* **Supplied data**:

- - -

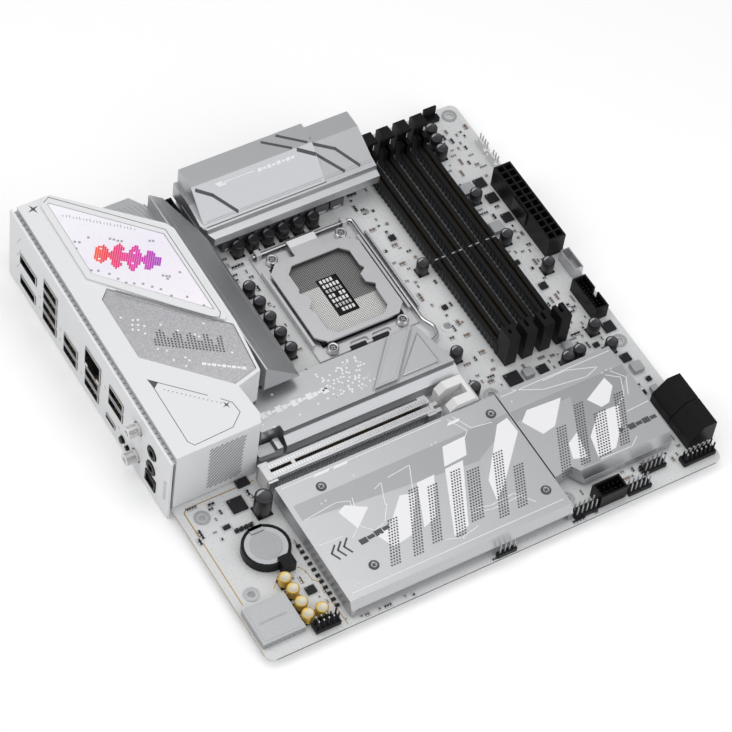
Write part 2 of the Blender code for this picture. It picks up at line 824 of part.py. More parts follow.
def build_pcie_slot():
    slot = add_part("pcie_slot", block((42.4, 131.4), (78.0, 86.8), (GAP, 11.0)), "silver")
    wings = [
        block((42.4, 47.2), (76.6, 88.2), (GAP, 10.4)),
        block((127.0, 131.4), (76.6, 88.2), (GAP, 10.4)),
        block((130.0, 136.6), (79.4, 85.4), (GAP, 6.0)),
    ]
    for wing in wings:
        unite(slot, wing)
    groove = (81.5, 83.3)
    cut(slot, together([block((46.0, 57.0), groove, (3.0, 12)), block((58.9, 138.0), groove, (3.0, 12))]))


def build_pcie_latch():
    section = [
        (137.2, 1.6),
        (140.6, 1.6),
        (141.8, 6.8),
        (153.4, 7.8),
        (154.0, 9.6),
        (151.6, 12.6),
        (141.4, 12.8),
        (137.8, 9.4),
    ]
    latch = add_part("pcie_latch", profile_along_y(section, (74.8, 90.0)), "white_plastic", (139.0, 82.4, 3.2))
    cut(latch, block((130, 149.6), (79.6, 85.2), (-1, 16)))


def build_m2_release_latch():
    section = [(45.6, 6.4), (47.4, 4.2), (59.0, 2.4), (59.0, 8.6), (56.2, 8.6), (55.0, 7.2), (46.4, 8.0)]
    add_part("m2_release_latch", profile_along_y(section, (92.8, 98.8)), "silver", (58.0, 95.8, 4.2))


def build_upper_m2_heatsink():
    main = [(51.2, 122.4), (51.2, 100.4), (60.8, 100.4), (60.8, 96.6), (152.4, 96.6), (146.6, 122.4)]
    sink = add_part("upper_m2_heatsink", slab([main], (GAP, 15.0)), "silver")
    lip = profile_along_x([[(98, 2.5), (98, 11.4), (96.4, 11.4), (92.6, 8.4), (92.6, 2.5)]], (60.8, 153.6))
    light_bar = slab([[(109.6, 97.4), (121.4, 97.4), (143.2, 121.8), (131.6, 121.8)]], (13, 17.6))
    unite(sink, lip)
    unite(sink, light_bar)
    cut(sink, block((50, 148), (98.2, 121.2), (-1, 5.2)))


def build_lower_m2_heatsink():
    sink = add_part("lower_m2_heatsink", block((43.6, 161.2), (3.6, 74.0), (0.9, 10.0)), "silver")
    edge = [(2, 11), (2, 5.0), (3.8, 5.0), (6.0, 10.2), (6.0, 11)]
    cut(sink, profile_along_x([edge], (40, 165)))
    cut(sink, block((46.0, 158.8), (2.0, 70.5), (-1, 4.9)))


def build_chipset_heatsink():
    outline = [
        (161.9, 74.0),
        (225.4, 74.0),
        (226.0, 60.4),
        (224.6, 16.6),
        (176.0, 16.6),
        (172.0, 23.2),
        (163.4, 21.6),
        (161.9, 21.6),
    ]
    sink = add_part("chipset_heatsink", slab([outline], (1.7, 10.0)), "silver")
    edge = [(14, 11), (14, 5.0), (16.8, 5.0), (19.4, 10.2), (19.4, 11)]
    cut(sink, profile_along_x([edge], (174.5, 230)))
    add_part("chipset", block((184.0, 208.0), (34.0, 58.0), (GAP, 1.4)), "black_plastic")


def build_m2_sockets():
    places = [(150.4, 9.6), (150.4, 45.4), (54.0, 99.3)]
    for number, (x, y) in enumerate(places, 1):
        socket = add_part(f"m2_socket_{number}", block((x, x + 6.0), (y, y + 21.4), (GAP, 3.9)), "black_plastic")
        mouth = (x - 1, x + 3.0) if number < 3 else (x + 3.0, x + 7)
        cut(socket, block(mouth, (y + 0.8, y + 20.6), (1.9, 3.1)))


# Battery, audio and headers

CELL_CENTRE = (27.0, 51.5)
CELL_RADIUS = 10.0


def build_battery():
    base = rod("Z", CELL_CENTRE, 11.5, (GAP, 4.9), 32)
    holder = add_part("battery_holder", base, "black_plastic")
    unite(holder, block((27.6, 34.2), (36.6, 42.6), (GAP, 7.0)))
    cut(holder, rod("Z", CELL_CENTRE, CELL_RADIUS + 0.4, (1.2, 5.1), 32))
    cell = add_part("coin_cell", rod("Z", CELL_CENTRE, CELL_RADIUS, (1.5, 4.7), 32), "steel")
    shade_round(cell)


def build_audio():
    lid = add_part("audio_shield", block((1.0, 22.4), (6.9, 27.4), (GAP, 3.6)), "grey_can")
    cut(lid, block((1.4, 22.0), (7.3, 27.0), (-1, 3.2)))
    add_part("audio_codec", block((8.0, 15.0), (13.5, 20.5), (GAP, 1.3)), "black_plastic")


def pins(x0, y0, columns, rows, pitch, z):
    half = 0.32
    return together([
        block(
            (x0 + i * pitch - half, x0 + i * pitch + half),
            (y0 + j * pitch - half, y0 + j * pitch + half),
            z,
        )
        for i in range(columns)
        for j in range(rows)
    ])


def build_pin_header(name, x0, y0, columns, rows, pitch=2.54):
    x = (x0 - pitch / 2, x0 + (columns - 0.5) * pitch)
    y = (y0 - pitch / 2, y0 + (rows - 0.5) * pitch)
    header = add_part(name, block(x, y, (GAP, 2.8)), "black_plastic")
    unite(header, pins(x0, y0, columns, rows, pitch, (2.0, 8.6)))


def build_headers():
    build_pin_header("front_panel_header", 225.4, 5.2, 7, 2)
    build_pin_header("front_audio_header", 26.8, 4.0, 5, 2)
    box = add_part("usb_2_header", block((175.6, 190.2), (2.6, 10.8), (GAP, 8.8)), "black_plastic")
    cut(box, block((176.5, 189.3), (3.5, 9.9), (1.6, 10)))
    unite(box, pins(177.82, 5.43, 5, 2, 2.54, (1.0, 7.4)))
    fan = add_part("cpu_fan_header", block((220.9, 231.1), (236.6, 239.8), (GAP, 3.0)), "black_plastic")
    unite(fan, block((222.4, 229.6), (239.0, 240.2), (GAP, 9.6)))


build_pcb()
build_socket_backplate()
build_socket_housing()
build_socket_frame()
build_load_plate()
build_load_lever()
build_socket_screws()
build_top_heatsink()
build_rear_heatsink()
build_io_cover()
build_io_light_panel()
build_io_inlay_plate()
build_rear_panel()
build_rear_sockets()
build_audio_stack()
build_antenna_sockets()
build_rear_buttons()
build_memory()
build_power_connectors()
build_front_connectors()
build_sata_sockets()
build_pcie_slot()
build_pcie_latch()
build_m2_release_latch()
build_upper_m2_heatsink()
build_lower_m2_heatsink()
build_chipset_heatsink()
build_m2_sockets()
build_battery()
build_audio()
build_headers()
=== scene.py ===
import math
import random

import bmesh
import bpy
from mathutils import Matrix, Vector


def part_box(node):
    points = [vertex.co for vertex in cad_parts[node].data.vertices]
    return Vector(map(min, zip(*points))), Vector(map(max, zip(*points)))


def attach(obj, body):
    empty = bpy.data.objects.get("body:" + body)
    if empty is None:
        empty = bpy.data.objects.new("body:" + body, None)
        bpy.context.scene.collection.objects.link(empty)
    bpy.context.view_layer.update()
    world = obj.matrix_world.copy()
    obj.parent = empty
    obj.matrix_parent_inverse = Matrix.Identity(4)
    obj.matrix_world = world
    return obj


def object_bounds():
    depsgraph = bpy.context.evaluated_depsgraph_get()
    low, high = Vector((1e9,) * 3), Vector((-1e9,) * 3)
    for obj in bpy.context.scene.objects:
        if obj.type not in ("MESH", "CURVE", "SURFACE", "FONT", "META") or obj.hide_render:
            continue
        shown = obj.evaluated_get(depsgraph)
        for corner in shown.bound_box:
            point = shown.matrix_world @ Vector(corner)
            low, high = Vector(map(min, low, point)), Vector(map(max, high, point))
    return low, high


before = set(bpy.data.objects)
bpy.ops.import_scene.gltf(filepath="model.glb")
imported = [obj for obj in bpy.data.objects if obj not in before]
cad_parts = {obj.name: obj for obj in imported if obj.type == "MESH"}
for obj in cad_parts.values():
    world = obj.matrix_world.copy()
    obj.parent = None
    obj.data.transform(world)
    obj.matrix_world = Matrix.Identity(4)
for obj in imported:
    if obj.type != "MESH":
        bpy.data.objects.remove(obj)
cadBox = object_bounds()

# Everything below is written in the board's own millimetres: X from the rear panel edge to the
# memory side, Y from the slot side to the power stages, Z from the board's upper face.
boardLow, boardHigh = (Vector(corner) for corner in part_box("pcb"))
padStep = 0.00025
boardCorner = Vector((boardLow.x, boardLow.y, boardHigh.z - padStep))
mm = 0.001
dice = random.Random(7)


def toWorld(x, y, z):
    return boardCorner + Vector((x, y, z)) * mm


# Materials

finishes = {
    "maskColour": (0.66, 0.665, 0.665),
    "coverColour": (0.78, 0.785, 0.79),
    "silverColour": (0.50, 0.505, 0.515),
    "blackColour": (0.006, 0.006, 0.007),
    "steelColour": (0.50, 0.50, 0.51),
    "goldColour": (0.78, 0.55, 0.22),
    "inkColour": (0.07, 0.072, 0.078),
}


def newMaterial(name, colour, roughness, metallic=0.0):
    material = bpy.data.materials.new(name)
    material.use_nodes = True
    shader = material.node_tree.nodes["Principled BSDF"]
    shader.inputs["Base Color"].default_value = (*colour, 1.0)
    shader.inputs["Roughness"].default_value = roughness
    shader.inputs["Metallic"].default_value = metallic
    return material, shader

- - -

* **Challenge**: Only the lines from the beginning of the material above through the line with "(58.0, 95.8, 4.2))" are wanted; extract them exactly.

* **Output below**:
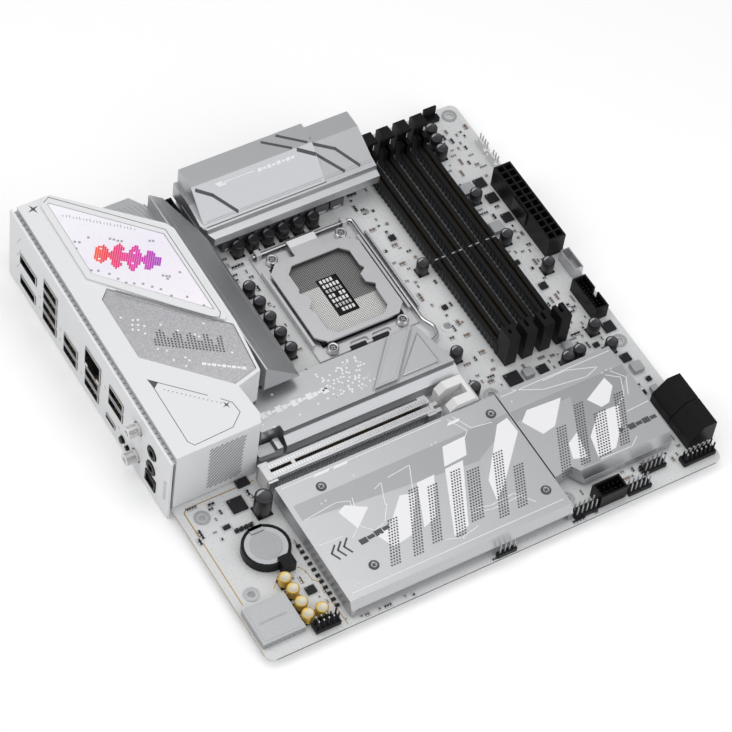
Write part 2 of the Blender code for this picture. It picks up at line 824 of part.py. More parts follow.
def build_pcie_slot():
    slot = add_part("pcie_slot", block((42.4, 131.4), (78.0, 86.8), (GAP, 11.0)), "silver")
    wings = [
        block((42.4, 47.2), (76.6, 88.2), (GAP, 10.4)),
        block((127.0, 131.4), (76.6, 88.2), (GAP, 10.4)),
        block((130.0, 136.6), (79.4, 85.4), (GAP, 6.0)),
    ]
    for wing in wings:
        unite(slot, wing)
    groove = (81.5, 83.3)
    cut(slot, together([block((46.0, 57.0), groove, (3.0, 12)), block((58.9, 138.0), groove, (3.0, 12))]))


def build_pcie_latch():
    section = [
        (137.2, 1.6),
        (140.6, 1.6),
        (141.8, 6.8),
        (153.4, 7.8),
        (154.0, 9.6),
        (151.6, 12.6),
        (141.4, 12.8),
        (137.8, 9.4),
    ]
    latch = add_part("pcie_latch", profile_along_y(section, (74.8, 90.0)), "white_plastic", (139.0, 82.4, 3.2))
    cut(latch, block((130, 149.6), (79.6, 85.2), (-1, 16)))


def build_m2_release_latch():
    section = [(45.6, 6.4), (47.4, 4.2), (59.0, 2.4), (59.0, 8.6), (56.2, 8.6), (55.0, 7.2), (46.4, 8.0)]
    add_part("m2_release_latch", profile_along_y(section, (92.8, 98.8)), "silver", (58.0, 95.8, 4.2))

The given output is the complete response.